Practicing as a financial planner for over a quarter of a century, I’ve experienced a number of all-time highs for the Dow. I cannot think of a period of new highs in which the following scenario has not played out. It just happened again to me last week.

Client A calls thinking he is missing out on easy money because his account isn’t up as much as the market. He wants to move more money into U.S. stocks.

Shortly thereafter, Client B calls thinking the market is about to crash and wants to reduce exposure to stocks.

Those conflicting opinions can be exasperating to advisors that continually extol the virtues of prudent long-term investing. The conflict is also very interesting. How is it that with the same set of facts people come to opposite conclusions so dramatically?

It got me thinking about a few other contrasts that I have noticed. Some are client related but many of the ones that come to mind are related to the business of advice.

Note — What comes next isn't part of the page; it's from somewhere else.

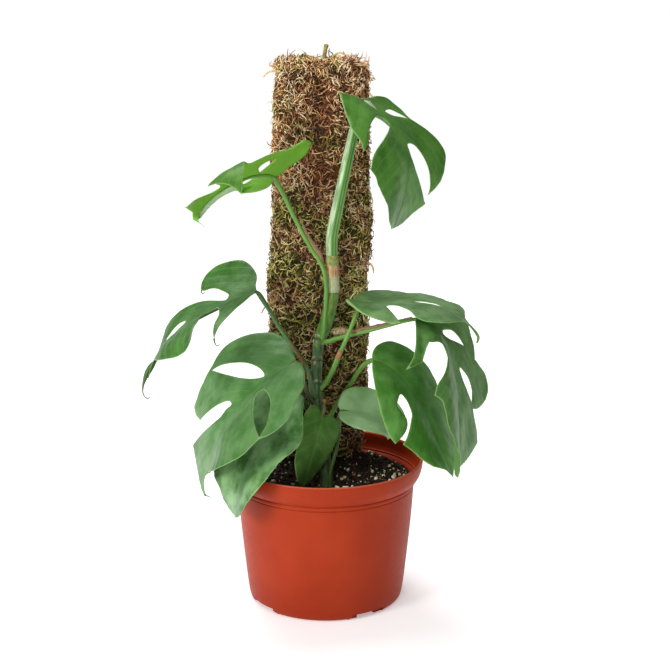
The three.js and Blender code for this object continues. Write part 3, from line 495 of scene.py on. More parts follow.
# ---------------------------------------------------------------- leaves
# A blade is drawn flat, [v, u]: v is the distance across from the midrib, u along it. The
# outline is a list of smooth runs; two runs meet in a corner, and each run starts where the
# one before it ends. rib holds the midrib's Bezier points; face is the way the blade looks at
# its base and its tip, as [azimuth, elevation] with azimuth 0 to the front; fold lifts and
# curl rolls each half, [v < 0, v > 0], curl in degrees per 50 mm.
LEAVES = [{
    "name": "leaf_1", "petioleRadius": 4.3,
    "rib": [[32, 10, 407], [70, -12, 382], [70, -26, 356], [52, -30, 312]],
    "face": [[40, 66], [72, 12]], "fold": [-12, 16], "curl": [-15, 34],
    "outline": [
        [[0, -3], [5, -9], [11, -12], [20, -15]],
        [[38, 5], [51, 29], [54, 52], [56, 65]],
        [[49, 55], [37, 36], [23, 25], [9, 20], [2, 23], [4, 29], [11, 35], [26, 46], [41, 59], [49, 70],
         [53, 80]],
        [[48, 85], [46, 90]],
        [[39, 96], [30, 102], [22, 111], [5, 117]],
        [[-23, 111], [-34, 100], [-46, 88]],
        [[-40, 85], [-23, 73], [-13, 64], [-7, 51], [-8, 47], [-19, 46], [-33, 58], [-42, 74], [-43, 81]],
        [[-49, 75], [-55, 67], [-59, 56], [-61, 48], [-57, 41], [-50, 34], [-39, 25], [-36, 22],
         [-35, 14], [-34, 6], [-33, 0], [-27, -4], [-12, -4], [0, -3]],
    ],
    "holes": [
        [[[-33, 22], [-26, 16], [-20, 12], [-10, 14], [-14, 18], [-24, 20], [-33, 22]]],
    ],
    "petiole": [
        [6, 17, 249], [6, 17, 262], [5.6, 17, 275], [5.2, 16, 287], [5.4, 14.5, 300], [9.5, 12.5, 322],
        [14.3, 11, 345], [18.9, 10, 367], [23, 10, 385], [28, 10, 399],
    ],
}, {
    "name": "leaf_2", "petioleRadius": 1.9,
    "rib": [[-41, 7, 348], [-58, -12, 362], [-115, -16, 323], [-94, -22, 314]],
    "face": [[-134, 47], [-165, 61]], "fold": [26, 15], "tipFold": [19, 19], "curl": [52, 0],
    "tipCurl": [112, 0],
    "outline": [
        [[0, -1], [-5, -4], [-13, -6], [-22, -9], [-30, -9], [-40, -3], [-47, 5]],
        [[-36, 4], [-27, 6], [-23, 12], [-19, 18], [-17, 23], [-24, 27], [-36, 30], [-48, 32], [-60, 38],
         [-68, 43]],
        [[-53, 46], [-42, 50], [-31, 56]],
        [[-22, 53], [-12, 49], [-5, 47], [-5, 53], [-9, 60], [-14, 65], [-25, 71], [-34, 75]],
        [[-20, 74], [-8, 74]],
        [[-4, 78], [-7, 84]],
        [[1, 77], [9, 74], [19, 71], [30, 68], [40, 63], [48, 54], [51, 43], [50, 30], [46, 18], [36, 5],
         [26, -4], [19, -7], [9, -7], [0, -1]],
    ],
    "holes": [
        [[[-3, 14], [-7, 11], [-16, 7], [-14, 11], [-7, 16], [-3, 14]]],
        [[[5, 16], [14, 18], [23, 21], [16, 25], [9, 24], [5, 16]]],
    ],
    "petiole": [
        [-3, 5, 216], [-1.5, 5, 224], [-0.2, 8, 235], [0.5, 10.3, 247], [0.6, 10.8, 258],
        [-0.2, 11.3, 267], [-2.8, 12.2, 276], [-10.8, 13.5, 288.5], [-18.7, 13, 303], [-26.6, 11.5, 319],
        [-34, 10, 335.5],
    ],
}, {
    "name": "leaf_3", "petioleRadius": 1.9,
    "rib": [[-54, -19, 262], [-97, -25, 244], [-142, -41, 230], [-138, -57, 184]],
    "face": [[-81, 46], [-91, 29]], "fold": [21, 12], "tipFold": [0, -12], "curl": [29, -31],
    "tipCurl": [43, 11],
    "outline": [
        [[0, 0], [9, -1], [22, -5], [35, -4], [44, 0], [54, 11], [60, 22], [59, 31], [52, 36]],
        [[46, 35], [40, 29], [29, 24], [15, 21], [10, 25], [15, 29], [28, 36], [41, 45], [54, 57],
         [60, 67], [51, 77], [36, 88], [20, 100], [12, 112], [0, 130]],
        [[-3, 112], [-6, 101], [-16, 101]],
        [[-27, 101], [-48, 95], [-55, 86], [-55, 80], [-51, 72], [-39, 62], [-29, 54], [-10, 49],
         [-3, 43], [-8, 37], [-24, 35], [-42, 38], [-53, 46], [-62, 52], [-70, 56]],
        [[-62, 47], [-58, 41], [-53, 31], [-47, 22], [-41, 13], [-32, 5], [-20, 1], [-8, 0], [0, 0]],
    ],
    "holes": [
        [[[28, 77], [32, 69], [30, 62], [18, 59], [14, 66], [13, 75], [20, 79], [28, 77]]],
    ],
    "petiole": [
        [-6, -11, 164], [-7, -13, 170], [-10, -14, 178], [-14, -17, 196], [-18, -18, 205],
        [-25, -19, 215], [-36, -20, 232], [-47, -20, 251],
    ],
}, {
    "name": "leaf_4", "petioleRadius": 1.9,
    "rib": [[-24, -21, 205], [-65, -32, 187], [-92, -26, 143], [-94, -42, 100]],
    "face": [[-42, 54], [-87, 14]], "fold": [19, 10], "curl": [29, 0],
    "outline": [
        [[0, -1], [10, -3], [20, -4], [30, -2], [39, 2], [48, 11], [55, 19], [63, 31], [68, 42], [68, 55],
         [70, 70], [72, 85]],
        [[65, 88], [52, 89]],
        [[39, 78], [27, 68], [18, 62], [12, 62], [15, 68], [18, 76], [28, 86], [42, 96], [58, 106]],
        [[43, 116], [31, 125], [24, 130], [17, 133], [10, 135], [3, 135]],
        [[9, 133], [14, 130], [16, 126], [14, 121], [6, 118], [-6, 116], [-20, 114], [-34, 112],
         [-45, 108]],
        [[-58, 96], [-66, 80], [-65, 58]],
        [[-68, 49], [-68, 40], [-65, 30], [-58, 21], [-49, 13], [-41, 6], [-33, 2], [-22, -1], [-8, -3],
         [0, -1]],
    ],
    "holes": [
        [[[64, 57], [57, 50], [43, 40], [30, 32], [17, 27], [8, 26], [5, 27], [9, 33], [22, 42], [44, 51],
          [64, 57]]],
        [[[-64, 57], [-58, 46], [-45, 36], [-34, 32], [-20, 32], [-13, 34], [-11, 38], [-20, 43],
          [-31, 47], [-45, 52], [-64, 57]]],
    ],
    "petiole": [
        [-6, -10, 161], [-10, -14, 168], [-15, -17, 179], [-19, -19, 193],
    ],
}, {
    "name": "leaf_5", "petioleRadius": 1.8,
    "rib": [[-20, -22, 179], [-46, -13, 149], [-72, -55, 128], [-72, -55, 87]],
    "face": [[-50, 52], [-76, 25]], "fold": [10, 10], "curl": [30, 5],
    "outline": [
        [[0, 0], [-12, -4], [-26, 1], [-36, 13], [-43, 27], [-48, 43], [-48, 55], [-45, 67], [-44, 77],
         [-42, 85], [-37, 93], [-30, 101], [-23, 109], [-5, 115]],
        [[9, 114], [22, 108], [30, 97], [42, 86], [47, 70], [48, 55], [47, 42], [42, 27], [35, 13],
         [26, 1], [12, -4], [0, 0]],
    ],
    "holes": [],
    "petiole": [
        [-5, -14, 154], [-10, -18, 161], [-15, -21, 169],
    ],
}, {
    "name": "leaf_6", "petioleRadius": 1.6,
    "rib": [[-2, -31, 163], [-6, -42, 147], [-12, -46, 130], [-18, -48, 109]],
    "face": [[30, 20], [50, 0]], "fold": [-5, 14], "curl": [24, 16],
    "outline": [
        [[0, 0], [4, -3], [11, -5], [18, 5], [19, 17], [19, 27], [20, 37], [17, 45], [10, 54], [0, 60]],
        [[-9, 53], [-15, 44], [-19, 33], [-20, 22], [-20, 11], [-16, 1], [-11, -2], [-4, -2], [0, 0]],
    ],
    "holes": [],
    "petiole": [
        [-3, -14, 140], [-2, -24, 158], [-1, -30, 171], [-1, -33, 169],
    ],
}, {
    "name": "leaf_7", "petioleRadius": 1.7,
    "rib": [[12, -10, 161], [35, -9, 160], [52, 9, 153], [64, 9, 132]],
    "face": [[-20, 58], [-20, 45]], "fold": [15, 18], "curl": [29, 29],
    "outline": [
        [[0, 0], [-5, -2], [-11, -1], [-19, 3], [-25, 13], [-27, 24], [-26, 32], [-20, 45], [-11, 56],
         [0, 65]],
        [[12, 55], [21, 43], [26, 27], [26, 16], [21, 6], [13, 0], [5, -2], [0, 0]],
    ],
    "holes": [],
    "petiole": [
        [4, -34, 88], [4, -33, 106], [4, -32, 115], [7, -27, 127], [10, -17, 138], [11, -11, 149],
    ],
}, {
    "name": "leaf_8", "petioleRadius": 1.9,
    "rib": [[38, -21, 207], [74, -31, 198], [82, -21, 148], [102, -45, 116]],
    "face": [[52, 38], [65, 8]], "fold": [0, 15], "curl": [18, 43],
    "outline": [
        [[0, -1], [-7, -3], [-18, -3], [-27, 0], [-34, 5], [-39, 14], [-43, 24], [-46, 32], [-50, 43],
         [-49, 54], [-44, 68]],
        [[-43, 80], [-42, 93]],
        [[-37, 99], [-31, 103], [-15, 108], [3, 119]],
        [[13, 113], [29, 107], [36, 96], [40, 84], [45, 73]],
        [[41, 71], [33, 65], [26, 59], [20, 54], [18, 47], [17, 39], [19, 35], [24, 36], [30, 40],
         [30, 46], [29, 53], [31, 59], [37, 64], [51, 69]],
        [[52, 60], [51, 50], [47, 34], [36, 17], [20, 6], [0, -1]],
    ],
    "holes": [],
    "petiole": [
        [-3, -14, 143], [2, -3, 150], [6.5, 9, 156], [13, 17, 165], [20, 12.5, 177], [26.5, -3, 191.5],
        [32, -15, 201.5],
    ],
}, {
    "name": "leaf_9", "petioleRadius": 1.9,
    "rib": [[24, -9, 252], [56, -10, 246], [101, -30, 263], [120, -33, 227]],
    "face": [[30, 74], [73, 51]], "fold": [-4, 22], "curl": [11, 53],
    "outline": [
        [[0, -2], [5, -7], [15, -4], [25, 4], [33, 16], [40, 29], [44, 39], [44, 47]],
        [[35, 40], [23, 32], [14, 28], [13, 35], [19, 42], [28, 51], [37, 58]],
        [[41, 67], [38, 78], [32, 84], [12, 92], [8, 99], [4, 108]],
        [[0, 101], [-4, 91], [-16, 87], [-28, 84], [-39, 77]],
        [[-34, 69], [-38, 60], [-43, 50], [-43, 42], [-36, 35]],
        [[-39, 21], [-35, 13], [-25, 6], [-12, 0], [0, -2]],
    ],
    "holes": [
        [[[-4, 70], [-8, 63], [-9, 56], [-8, 50], [-7, 45], [-5, 50], [-5, 56], [-5, 63], [-4, 70]]],
    ],
    "petiole": [
        [-7, -7, 175], [-4, -7, 179], [-1, -7, 182], [5, -11, 193], [11, -16, 209], [17, -20, 224],
        [22, -18, 236], [26, -13, 247],
    ],
}, {
    "name": "leaf_10", "petioleRadius": 1.9,
    "rib": [[71, -31, 242], [114, -20, 230], [97, -68, 165], [100, -81, 128]],
    "face": [[70, 30], [80, -4]], "fold": [6, 30], "curl": [0, 55],
    "outline": [
        [[0, 0], [7, -2], [25, -5], [35, -6], [47, -8], [58, -13]],
        [[55, -8], [51, -3], [48, 3], [47, 10], [47, 17], [46, 24], [43, 31], [37, 32], [31, 38],
         [30, 46], [35, 55], [45, 67], [56, 78], [62, 88]],
        [[54, 91], [52, 99], [50, 109], [43, 116], [38, 122], [25, 128], [8, 139]],
        [[-20, 130], [-46, 119], [-60, 108], [-69, 98]],
        [[-60, 89], [-48, 80], [-44, 76]],
        [[-54, 74], [-63, 70], [-73, 63], [-76, 56], [-71, 50], [-59, 45], [-51, 42]],
        [[-55, 37], [-57, 31], [-59, 26], [-55, 21], [-46, 18], [-36, 16], [-26, 13], [-16, 9], [-8, 4],
         [0, 0]],
    ],
    "holes": [
        [[[-40, 72], [-39, 63], [-33, 56], [-24, 52], [-16, 50], [-19, 57], [-29, 65], [-40, 72]]],
        [[[-35, 35], [-31, 30], [-25, 26], [-17, 24], [-8, 23], [-6, 25], [-11, 29], [-22, 32], [-35, 35]]],
    ],
    "petiole": [
        [-8, 4, 211], [-3, 6, 214], [3, 0, 216], [8, -4, 219], [17, -10, 223], [32, -19, 229],
        [51, -27, 236], [62, -31, 240],
    ],
}]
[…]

Commoditization Of Investment Management Versus How People Behave

The costs of investment management have definitely come down over the last couple of decades. I haven’t seen a 3 percent wrap account fee in years. Expense ratios on funds continue to decline. Trading fees are low or non-existent.

Investment management has become less costly but I haven’t seen it become less valuable, at least when done in the context of a sound financial plan. Most people are not good investors. Despite all the information, education and cheap even, free tools available, there is still an enormous number of people that get sub-optimal results.

I haven’t seen any indication that the market for good information put to use wisely and supported by sound personal counsel is shrinking. Quite the contrary. People will pay a fair fee for that and many providing that service have raised fees accordingly.